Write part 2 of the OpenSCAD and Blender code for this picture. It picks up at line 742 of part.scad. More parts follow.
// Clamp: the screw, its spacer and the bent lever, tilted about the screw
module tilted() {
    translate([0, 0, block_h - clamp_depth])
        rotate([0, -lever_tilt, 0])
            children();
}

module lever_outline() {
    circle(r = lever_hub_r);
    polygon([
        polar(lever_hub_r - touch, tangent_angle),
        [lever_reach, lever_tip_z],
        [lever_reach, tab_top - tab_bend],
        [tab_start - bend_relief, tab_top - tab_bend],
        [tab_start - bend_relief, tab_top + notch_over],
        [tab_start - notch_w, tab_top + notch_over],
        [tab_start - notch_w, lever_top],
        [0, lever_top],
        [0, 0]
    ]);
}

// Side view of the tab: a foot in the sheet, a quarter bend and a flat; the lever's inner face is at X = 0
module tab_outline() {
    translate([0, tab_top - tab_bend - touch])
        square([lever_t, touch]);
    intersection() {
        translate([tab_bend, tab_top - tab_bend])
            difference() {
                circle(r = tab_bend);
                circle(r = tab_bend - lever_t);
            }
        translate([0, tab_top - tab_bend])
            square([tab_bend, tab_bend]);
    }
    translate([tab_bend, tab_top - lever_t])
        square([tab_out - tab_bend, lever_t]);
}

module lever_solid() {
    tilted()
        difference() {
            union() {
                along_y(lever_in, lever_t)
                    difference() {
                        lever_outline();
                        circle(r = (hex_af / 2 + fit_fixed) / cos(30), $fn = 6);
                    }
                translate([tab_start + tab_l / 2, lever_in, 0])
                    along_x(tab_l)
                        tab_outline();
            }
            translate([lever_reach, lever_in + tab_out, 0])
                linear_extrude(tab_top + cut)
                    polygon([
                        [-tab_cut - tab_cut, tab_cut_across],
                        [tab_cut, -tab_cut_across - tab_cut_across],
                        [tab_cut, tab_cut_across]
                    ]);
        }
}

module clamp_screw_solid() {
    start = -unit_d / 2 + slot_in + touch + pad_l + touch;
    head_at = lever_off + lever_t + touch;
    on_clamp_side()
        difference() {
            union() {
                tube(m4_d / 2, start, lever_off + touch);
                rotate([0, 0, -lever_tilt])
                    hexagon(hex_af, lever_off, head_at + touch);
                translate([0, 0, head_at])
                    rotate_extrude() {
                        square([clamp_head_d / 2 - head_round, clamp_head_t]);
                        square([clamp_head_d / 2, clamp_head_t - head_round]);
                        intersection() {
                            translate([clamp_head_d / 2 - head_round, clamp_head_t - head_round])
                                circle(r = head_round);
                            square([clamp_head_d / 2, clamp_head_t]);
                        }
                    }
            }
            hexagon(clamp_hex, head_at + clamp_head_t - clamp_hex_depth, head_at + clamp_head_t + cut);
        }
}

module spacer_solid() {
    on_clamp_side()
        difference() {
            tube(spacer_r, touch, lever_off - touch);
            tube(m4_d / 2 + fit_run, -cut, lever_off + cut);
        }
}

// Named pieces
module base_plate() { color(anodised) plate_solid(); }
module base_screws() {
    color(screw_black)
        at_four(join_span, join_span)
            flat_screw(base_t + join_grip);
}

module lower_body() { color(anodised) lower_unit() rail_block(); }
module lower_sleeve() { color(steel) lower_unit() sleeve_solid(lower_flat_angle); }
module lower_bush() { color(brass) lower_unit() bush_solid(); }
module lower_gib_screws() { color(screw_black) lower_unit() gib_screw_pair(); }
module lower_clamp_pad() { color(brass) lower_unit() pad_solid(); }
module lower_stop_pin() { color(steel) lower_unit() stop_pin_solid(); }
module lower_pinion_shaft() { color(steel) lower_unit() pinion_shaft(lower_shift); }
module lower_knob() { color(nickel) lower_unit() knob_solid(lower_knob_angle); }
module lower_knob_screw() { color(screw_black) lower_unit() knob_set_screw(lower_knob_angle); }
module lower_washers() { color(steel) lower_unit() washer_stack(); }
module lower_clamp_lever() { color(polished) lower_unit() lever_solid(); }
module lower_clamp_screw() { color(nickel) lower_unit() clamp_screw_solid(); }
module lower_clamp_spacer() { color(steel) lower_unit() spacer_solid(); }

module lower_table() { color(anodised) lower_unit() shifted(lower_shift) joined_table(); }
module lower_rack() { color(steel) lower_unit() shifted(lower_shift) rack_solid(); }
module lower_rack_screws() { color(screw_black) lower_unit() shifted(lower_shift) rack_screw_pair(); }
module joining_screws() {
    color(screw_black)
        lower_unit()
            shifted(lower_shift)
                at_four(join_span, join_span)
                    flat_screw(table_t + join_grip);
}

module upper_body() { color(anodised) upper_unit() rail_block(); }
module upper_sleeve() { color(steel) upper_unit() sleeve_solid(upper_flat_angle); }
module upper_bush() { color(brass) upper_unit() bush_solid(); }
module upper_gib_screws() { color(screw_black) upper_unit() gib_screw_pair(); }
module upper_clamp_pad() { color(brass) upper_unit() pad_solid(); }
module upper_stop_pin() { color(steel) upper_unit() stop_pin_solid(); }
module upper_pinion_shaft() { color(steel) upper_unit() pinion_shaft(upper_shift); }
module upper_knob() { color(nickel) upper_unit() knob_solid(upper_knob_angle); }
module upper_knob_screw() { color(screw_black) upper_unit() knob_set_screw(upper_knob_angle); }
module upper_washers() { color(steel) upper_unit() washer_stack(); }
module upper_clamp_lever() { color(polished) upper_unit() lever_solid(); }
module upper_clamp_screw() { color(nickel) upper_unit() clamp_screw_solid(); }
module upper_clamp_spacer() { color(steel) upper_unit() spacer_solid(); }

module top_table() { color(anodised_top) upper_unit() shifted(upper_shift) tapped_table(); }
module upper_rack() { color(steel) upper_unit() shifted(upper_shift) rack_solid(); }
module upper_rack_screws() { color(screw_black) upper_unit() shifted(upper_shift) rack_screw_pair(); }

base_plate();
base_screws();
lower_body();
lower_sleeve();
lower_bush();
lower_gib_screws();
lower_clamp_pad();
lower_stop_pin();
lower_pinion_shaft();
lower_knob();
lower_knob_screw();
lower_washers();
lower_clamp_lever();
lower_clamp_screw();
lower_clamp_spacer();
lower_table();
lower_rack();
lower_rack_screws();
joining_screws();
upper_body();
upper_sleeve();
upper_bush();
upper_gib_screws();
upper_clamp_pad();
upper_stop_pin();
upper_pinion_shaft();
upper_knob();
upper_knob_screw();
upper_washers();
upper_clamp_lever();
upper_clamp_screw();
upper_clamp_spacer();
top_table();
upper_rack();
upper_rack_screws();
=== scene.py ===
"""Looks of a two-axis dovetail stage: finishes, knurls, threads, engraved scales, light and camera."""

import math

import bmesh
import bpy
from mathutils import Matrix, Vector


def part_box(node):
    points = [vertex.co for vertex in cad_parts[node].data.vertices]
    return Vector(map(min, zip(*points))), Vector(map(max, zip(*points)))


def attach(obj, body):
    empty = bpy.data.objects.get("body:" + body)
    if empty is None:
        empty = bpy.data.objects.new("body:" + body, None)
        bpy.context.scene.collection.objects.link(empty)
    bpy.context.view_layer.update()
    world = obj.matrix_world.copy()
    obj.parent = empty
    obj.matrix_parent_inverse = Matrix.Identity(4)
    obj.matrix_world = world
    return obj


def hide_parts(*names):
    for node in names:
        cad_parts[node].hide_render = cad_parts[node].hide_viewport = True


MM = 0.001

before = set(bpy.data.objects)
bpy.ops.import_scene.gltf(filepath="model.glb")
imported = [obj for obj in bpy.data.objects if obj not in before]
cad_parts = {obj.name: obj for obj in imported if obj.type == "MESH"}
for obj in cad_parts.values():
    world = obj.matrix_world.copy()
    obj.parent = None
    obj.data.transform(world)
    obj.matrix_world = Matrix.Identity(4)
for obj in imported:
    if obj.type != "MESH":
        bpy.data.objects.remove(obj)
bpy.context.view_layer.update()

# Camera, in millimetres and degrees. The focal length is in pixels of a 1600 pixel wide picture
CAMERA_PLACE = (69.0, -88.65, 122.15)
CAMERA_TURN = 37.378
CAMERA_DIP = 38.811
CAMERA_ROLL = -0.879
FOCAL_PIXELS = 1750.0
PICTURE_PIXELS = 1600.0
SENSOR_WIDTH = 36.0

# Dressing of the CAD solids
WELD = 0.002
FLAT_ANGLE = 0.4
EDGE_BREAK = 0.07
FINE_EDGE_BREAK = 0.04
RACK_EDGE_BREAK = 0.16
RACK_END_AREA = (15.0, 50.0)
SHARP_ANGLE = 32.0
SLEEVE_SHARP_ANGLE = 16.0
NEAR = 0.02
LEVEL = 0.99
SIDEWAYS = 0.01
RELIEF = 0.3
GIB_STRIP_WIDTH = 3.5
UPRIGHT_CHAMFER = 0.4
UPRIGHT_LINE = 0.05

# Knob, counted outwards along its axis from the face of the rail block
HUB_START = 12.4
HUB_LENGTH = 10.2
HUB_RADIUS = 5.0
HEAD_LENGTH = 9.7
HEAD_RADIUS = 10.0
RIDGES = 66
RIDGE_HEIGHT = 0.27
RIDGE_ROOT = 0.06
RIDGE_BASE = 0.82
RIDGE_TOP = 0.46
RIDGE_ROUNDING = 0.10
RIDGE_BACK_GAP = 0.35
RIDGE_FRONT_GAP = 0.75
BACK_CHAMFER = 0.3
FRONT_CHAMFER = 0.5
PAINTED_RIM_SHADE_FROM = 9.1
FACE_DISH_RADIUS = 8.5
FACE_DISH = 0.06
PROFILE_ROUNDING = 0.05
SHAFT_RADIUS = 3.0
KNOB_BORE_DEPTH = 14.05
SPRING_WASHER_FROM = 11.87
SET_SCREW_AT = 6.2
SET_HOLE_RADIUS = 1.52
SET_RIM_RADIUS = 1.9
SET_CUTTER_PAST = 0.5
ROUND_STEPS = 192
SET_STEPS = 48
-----
-- Task requirements --
How many lines of the listing above include the word "update"? State the number and nothing else.

-- Answer --
2